§ Supplied data
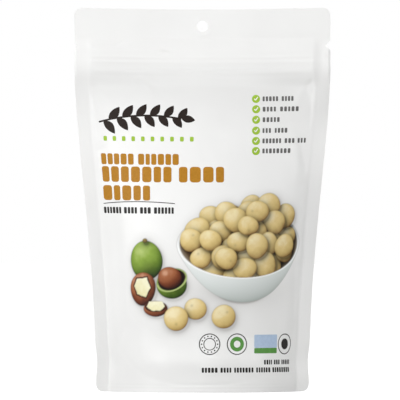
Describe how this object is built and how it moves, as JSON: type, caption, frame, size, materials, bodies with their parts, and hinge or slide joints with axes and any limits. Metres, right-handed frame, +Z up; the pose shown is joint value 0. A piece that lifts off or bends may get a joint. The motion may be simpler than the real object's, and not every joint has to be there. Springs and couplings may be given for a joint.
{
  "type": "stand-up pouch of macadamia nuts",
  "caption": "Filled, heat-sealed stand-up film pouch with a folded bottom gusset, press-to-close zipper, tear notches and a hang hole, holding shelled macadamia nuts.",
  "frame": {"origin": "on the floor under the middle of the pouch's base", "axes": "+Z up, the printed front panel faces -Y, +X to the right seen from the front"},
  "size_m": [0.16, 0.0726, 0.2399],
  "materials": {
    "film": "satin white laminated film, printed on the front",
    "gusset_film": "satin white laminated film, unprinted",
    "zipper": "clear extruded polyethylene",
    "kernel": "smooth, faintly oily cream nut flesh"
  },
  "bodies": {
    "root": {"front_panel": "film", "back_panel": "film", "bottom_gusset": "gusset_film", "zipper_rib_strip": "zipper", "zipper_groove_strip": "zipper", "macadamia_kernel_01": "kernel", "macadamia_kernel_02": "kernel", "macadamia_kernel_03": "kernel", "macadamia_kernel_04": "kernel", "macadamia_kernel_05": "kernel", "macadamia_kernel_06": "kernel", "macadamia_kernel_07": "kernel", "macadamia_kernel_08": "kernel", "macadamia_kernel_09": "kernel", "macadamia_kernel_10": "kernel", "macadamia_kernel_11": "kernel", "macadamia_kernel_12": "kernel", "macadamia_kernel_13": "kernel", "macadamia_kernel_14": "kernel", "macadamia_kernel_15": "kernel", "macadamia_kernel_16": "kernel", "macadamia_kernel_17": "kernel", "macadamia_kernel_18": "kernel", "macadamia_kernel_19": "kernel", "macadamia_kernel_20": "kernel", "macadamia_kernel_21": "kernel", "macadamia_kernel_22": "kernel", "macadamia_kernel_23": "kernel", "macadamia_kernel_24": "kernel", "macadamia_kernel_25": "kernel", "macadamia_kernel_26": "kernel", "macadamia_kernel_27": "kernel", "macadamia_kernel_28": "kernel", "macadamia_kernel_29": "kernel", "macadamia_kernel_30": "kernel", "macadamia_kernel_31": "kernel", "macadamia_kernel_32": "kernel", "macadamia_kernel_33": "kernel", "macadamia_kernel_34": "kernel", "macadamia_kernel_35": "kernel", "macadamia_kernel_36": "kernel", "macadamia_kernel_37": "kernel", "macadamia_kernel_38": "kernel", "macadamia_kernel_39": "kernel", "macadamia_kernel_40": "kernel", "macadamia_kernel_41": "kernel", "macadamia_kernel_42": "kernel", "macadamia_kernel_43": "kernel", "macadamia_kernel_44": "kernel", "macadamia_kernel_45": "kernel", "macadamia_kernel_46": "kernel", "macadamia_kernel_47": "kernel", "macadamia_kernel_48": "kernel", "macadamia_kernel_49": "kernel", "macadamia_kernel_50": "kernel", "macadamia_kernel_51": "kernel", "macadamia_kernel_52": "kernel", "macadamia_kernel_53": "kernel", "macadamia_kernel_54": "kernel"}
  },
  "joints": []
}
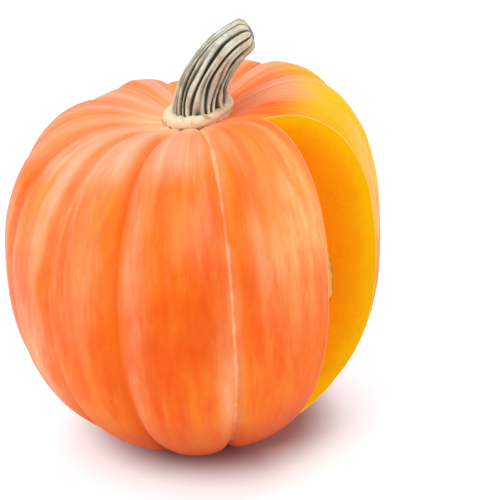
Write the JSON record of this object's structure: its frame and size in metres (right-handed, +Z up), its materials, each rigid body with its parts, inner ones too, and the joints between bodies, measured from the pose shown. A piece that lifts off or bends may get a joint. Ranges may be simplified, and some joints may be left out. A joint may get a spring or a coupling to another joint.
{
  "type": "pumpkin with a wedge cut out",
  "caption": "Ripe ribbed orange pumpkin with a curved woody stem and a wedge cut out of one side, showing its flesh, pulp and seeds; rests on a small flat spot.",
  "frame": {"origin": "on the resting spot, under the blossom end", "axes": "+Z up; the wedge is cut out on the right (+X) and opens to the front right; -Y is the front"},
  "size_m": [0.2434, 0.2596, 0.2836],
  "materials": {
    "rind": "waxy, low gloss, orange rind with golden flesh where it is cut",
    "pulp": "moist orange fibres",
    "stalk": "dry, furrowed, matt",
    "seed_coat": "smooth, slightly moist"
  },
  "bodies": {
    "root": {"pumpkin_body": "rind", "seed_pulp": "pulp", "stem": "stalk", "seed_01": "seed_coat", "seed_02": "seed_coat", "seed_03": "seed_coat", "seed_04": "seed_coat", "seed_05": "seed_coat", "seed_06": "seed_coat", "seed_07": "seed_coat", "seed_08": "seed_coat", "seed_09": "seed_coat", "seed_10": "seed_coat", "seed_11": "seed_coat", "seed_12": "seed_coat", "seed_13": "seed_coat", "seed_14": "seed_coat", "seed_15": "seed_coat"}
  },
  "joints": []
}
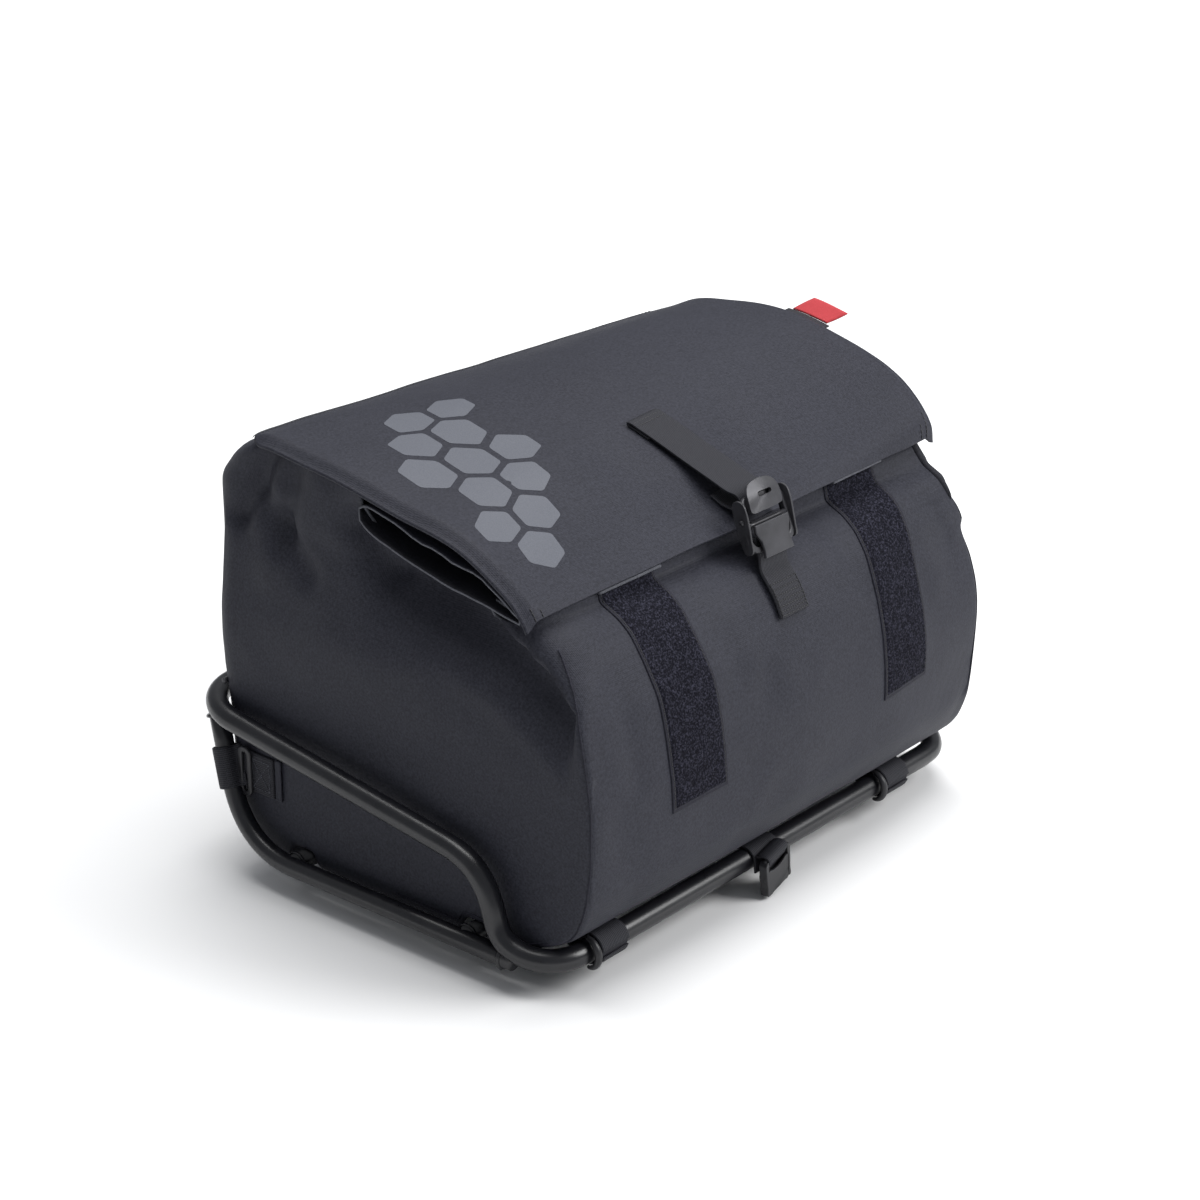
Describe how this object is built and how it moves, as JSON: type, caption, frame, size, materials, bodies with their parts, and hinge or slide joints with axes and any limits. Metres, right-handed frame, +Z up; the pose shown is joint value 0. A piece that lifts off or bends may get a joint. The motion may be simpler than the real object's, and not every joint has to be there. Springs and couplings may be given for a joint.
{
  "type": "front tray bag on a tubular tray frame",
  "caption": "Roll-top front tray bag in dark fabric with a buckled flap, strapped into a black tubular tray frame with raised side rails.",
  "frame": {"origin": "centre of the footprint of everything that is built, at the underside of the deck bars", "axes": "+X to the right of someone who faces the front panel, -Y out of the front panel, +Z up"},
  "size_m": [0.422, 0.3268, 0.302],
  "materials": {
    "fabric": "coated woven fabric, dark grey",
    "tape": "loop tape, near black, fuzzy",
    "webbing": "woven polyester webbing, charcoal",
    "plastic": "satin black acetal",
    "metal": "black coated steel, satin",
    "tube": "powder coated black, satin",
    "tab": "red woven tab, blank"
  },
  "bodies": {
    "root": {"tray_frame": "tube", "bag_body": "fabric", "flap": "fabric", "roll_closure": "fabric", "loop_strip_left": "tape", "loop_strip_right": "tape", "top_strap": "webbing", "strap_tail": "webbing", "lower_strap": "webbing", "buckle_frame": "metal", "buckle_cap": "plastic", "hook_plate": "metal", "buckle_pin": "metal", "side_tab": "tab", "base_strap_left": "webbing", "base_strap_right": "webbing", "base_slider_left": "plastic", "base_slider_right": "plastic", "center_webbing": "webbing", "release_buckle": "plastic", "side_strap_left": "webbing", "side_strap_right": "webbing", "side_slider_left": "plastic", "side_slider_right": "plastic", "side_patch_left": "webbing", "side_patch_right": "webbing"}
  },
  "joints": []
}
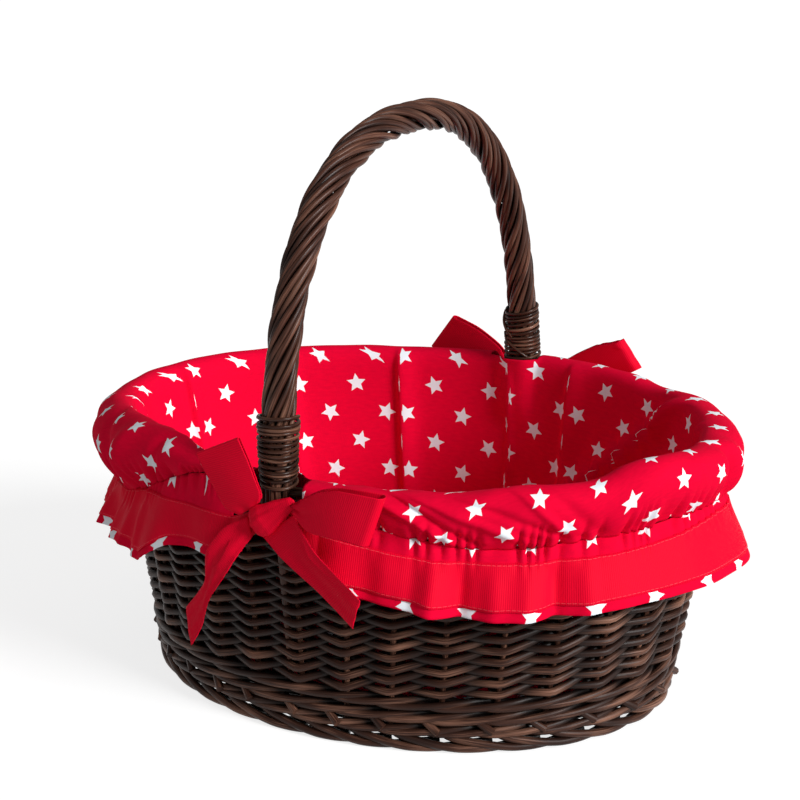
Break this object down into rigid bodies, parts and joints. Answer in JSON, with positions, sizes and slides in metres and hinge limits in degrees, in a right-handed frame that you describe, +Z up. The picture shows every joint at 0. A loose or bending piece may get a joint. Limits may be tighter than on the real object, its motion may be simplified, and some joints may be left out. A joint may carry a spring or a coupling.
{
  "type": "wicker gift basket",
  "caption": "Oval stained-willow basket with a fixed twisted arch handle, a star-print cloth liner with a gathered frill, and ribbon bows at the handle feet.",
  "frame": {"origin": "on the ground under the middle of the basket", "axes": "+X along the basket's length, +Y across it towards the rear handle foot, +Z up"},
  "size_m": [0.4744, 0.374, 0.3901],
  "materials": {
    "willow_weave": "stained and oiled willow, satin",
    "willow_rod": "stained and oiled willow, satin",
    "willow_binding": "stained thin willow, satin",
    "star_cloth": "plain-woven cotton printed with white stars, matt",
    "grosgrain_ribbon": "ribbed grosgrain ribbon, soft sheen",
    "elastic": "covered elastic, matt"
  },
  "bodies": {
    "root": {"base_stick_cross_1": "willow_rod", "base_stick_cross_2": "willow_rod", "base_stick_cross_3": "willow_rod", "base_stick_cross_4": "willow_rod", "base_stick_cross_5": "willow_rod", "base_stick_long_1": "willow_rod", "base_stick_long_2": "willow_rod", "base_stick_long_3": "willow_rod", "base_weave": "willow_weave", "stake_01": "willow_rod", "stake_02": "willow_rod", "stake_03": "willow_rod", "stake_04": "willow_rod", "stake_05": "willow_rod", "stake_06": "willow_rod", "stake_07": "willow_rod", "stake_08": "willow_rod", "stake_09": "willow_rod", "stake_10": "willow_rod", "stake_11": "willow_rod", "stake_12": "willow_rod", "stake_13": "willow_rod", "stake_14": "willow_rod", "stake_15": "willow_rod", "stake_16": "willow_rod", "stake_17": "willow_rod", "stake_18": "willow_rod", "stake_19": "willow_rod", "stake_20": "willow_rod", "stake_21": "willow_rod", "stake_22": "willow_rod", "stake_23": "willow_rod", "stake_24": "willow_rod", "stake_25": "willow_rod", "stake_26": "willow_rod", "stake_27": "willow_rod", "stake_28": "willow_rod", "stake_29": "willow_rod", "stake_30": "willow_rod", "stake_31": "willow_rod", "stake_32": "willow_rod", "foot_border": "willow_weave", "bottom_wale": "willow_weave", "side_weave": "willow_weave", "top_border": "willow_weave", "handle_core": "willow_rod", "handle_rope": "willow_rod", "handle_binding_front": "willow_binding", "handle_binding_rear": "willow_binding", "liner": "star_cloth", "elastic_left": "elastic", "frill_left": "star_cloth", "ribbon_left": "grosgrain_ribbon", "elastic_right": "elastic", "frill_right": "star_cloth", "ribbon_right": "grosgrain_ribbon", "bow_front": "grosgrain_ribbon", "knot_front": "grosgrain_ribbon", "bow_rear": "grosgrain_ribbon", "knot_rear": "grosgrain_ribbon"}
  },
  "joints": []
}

§ Written problem
Search the data for the string "object" and copy each line where it appears.

§ Full response
Describe how this object is built and how it moves, as JSON: type, caption, frame, size, materials, bodies with their parts, and hinge or slide joints with axes and any limits. Metres, right-handed frame, +Z up; the pose shown is joint value 0. A piece that lifts off or bends may get a joint. The motion may be simpler than the real object's, and not every joint has to be there. Springs and couplings may be given for a joint.
Write the JSON record of this object's structure: its frame and size in metres (right-handed, +Z up), its materials, each rigid body with its parts, inner ones too, and the joints between bodies, measured from the pose shown. A piece that lifts off or bends may get a joint. Ranges may be simplified, and some joints may be left out. A joint may get a spring or a coupling to another joint.
Describe how this object is built and how it moves, as JSON: type, caption, frame, size, materials, bodies with their parts, and hinge or slide joints with axes and any limits. Metres, right-handed frame, +Z up; the pose shown is joint value 0. A piece that lifts off or bends may get a joint. The motion may be simpler than the real object's, and not every joint has to be there. Springs and couplings may be given for a joint.
Break this object down into rigid bodies, parts and joints. Answer in JSON, with positions, sizes and slides in metres and hinge limits in degrees, in a right-handed frame that you describe, +Z up. The picture shows every joint at 0. A loose or bending piece may get a joint. Limits may be tighter than on the real object, its motion may be simplified, and some joints may be left out. A joint may carry a spring or a coupling.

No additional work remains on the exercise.